What Went Wrong in Portugal? Private Debt Becomes Public

 

 

Compared to Europe’s other ailing states, Portugal did everything right. It adopted steep austerity measures in exchange for international aid, but now nearly a year later, Portugal’s economy is shrinking and the nation is struggling to repay its debts. What went wrong?

 

Private Debt Becomes Public

Daniel Gros is the director of the Center for European Policy Studies in Brussels.

Portugal’s policy makers are understandably confused by the reaction of the markets to their heroic efforts to cut the budget deficit in the face of a rapidly contracting economy. The risk premium on Portuguese government bond has risen to double digit levels while it has fallen for everybody else, except Greece.

But the problem of Portugal is not fiscal policy. It is the excess consumption of the private sector, which for more than 10 years now has become used to spending much more than its income. This can be seen in the large current account deficits the country has run (over 10 percent of G.D.P. for more than 10 years). Their cumulative effect is now a net foreign debt worth more than 100 percent of G.D.P.

What matters in the end is the total debt (public plus private) of the country.

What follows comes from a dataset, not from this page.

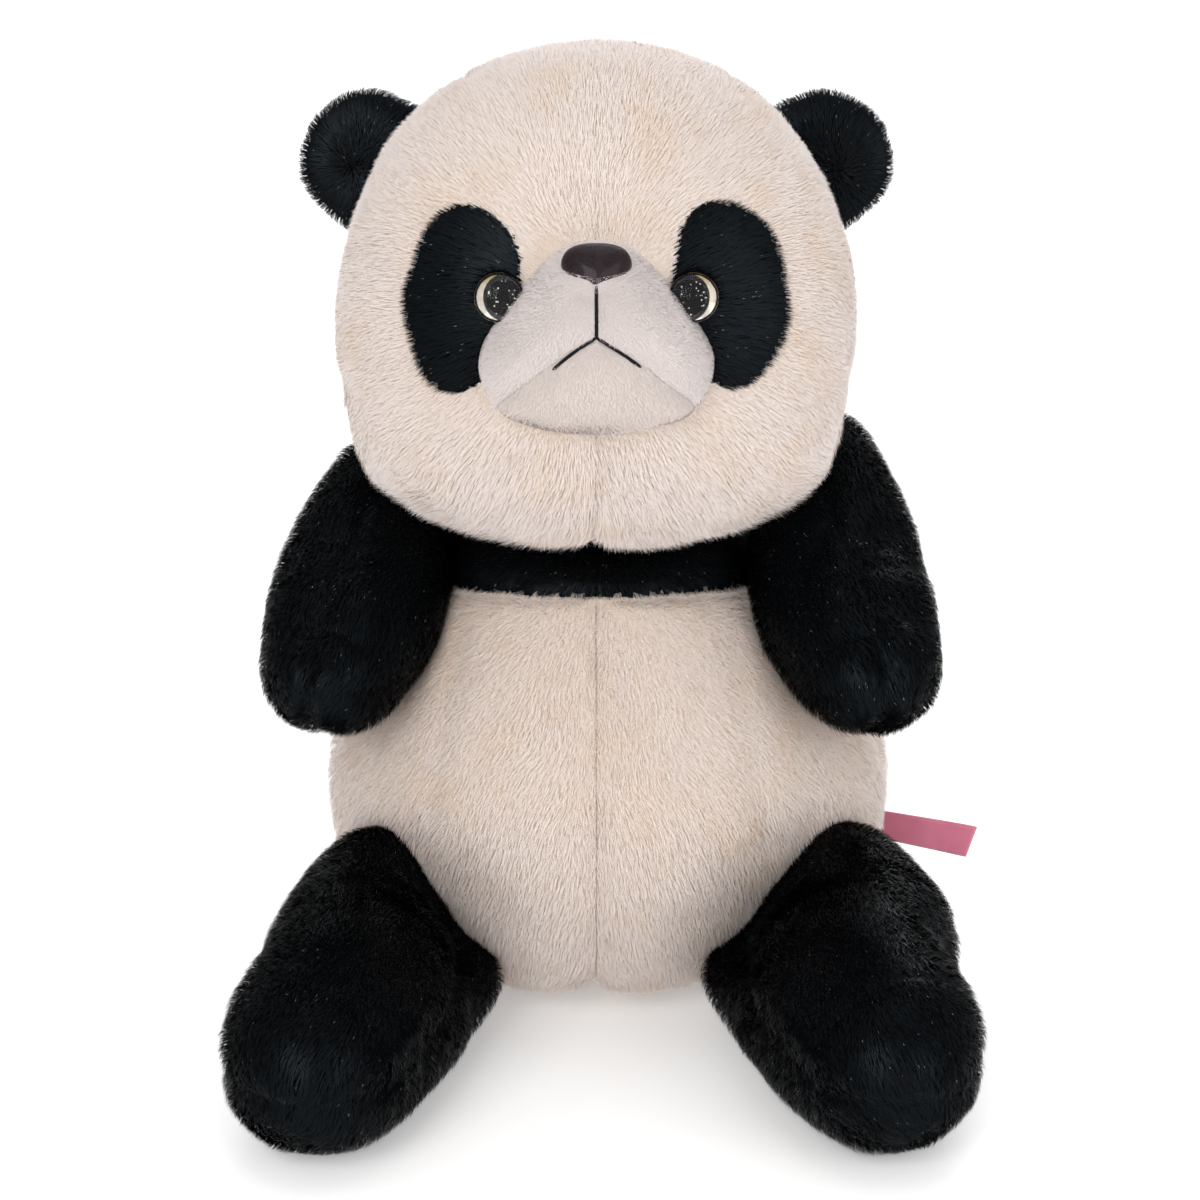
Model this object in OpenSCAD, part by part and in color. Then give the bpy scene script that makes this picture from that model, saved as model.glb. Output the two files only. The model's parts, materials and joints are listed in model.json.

In Greece the excess consumption was financed by the government, and as a consequence most of the foreign debt was owed by the government. A fiscal adjustment coupled with a cut to the government debt thus addressed the core of the problem for Greece. Not so for Portugal. In this country the excess consumption was not financed by the government, but by banks, especially branches and subsidiaries of Spanish banks in Portugal.

This is also the reason that, despite the strong fiscal adjustment, the external current account of Portugal is still in a large deficit.

At first sight one is tempted to say: so what? Why should the markets worry if Portuguese households continue to consume on credit? As long as the government gets its accounts under control, the risk premium on government debt should decline. However, markets factor in a simple lesson learned from this crisis: excess private debt becomes, in the end, public debt. The losses that Portuguese banks are likely to experience when their customers cannot repay their debt as the economy spirals downward will in all likelihood become public debt – just as in Ireland and Spain. What matters in the end is the total debt (public plus private) of the country.

This presents the authorities in Lisbon with a particular challenge: they must not only get their fiscal accounts under control, but also reign in their own banking system to ensure that consumption falls to a level compatible with income. This would require another fall in (private) consumption of more than 10 percent and would be highly unpopular. But if this is not done the country cannot succeed in its adjustment.

For European policy makers, the fate of Portugal is crucial because they have solemnly declared that Greece is a “unique and exceptional” case. But if they do not recognize that excess private consumption is the real problem in Portugal, they might soon have another country that will need debt forgiveness.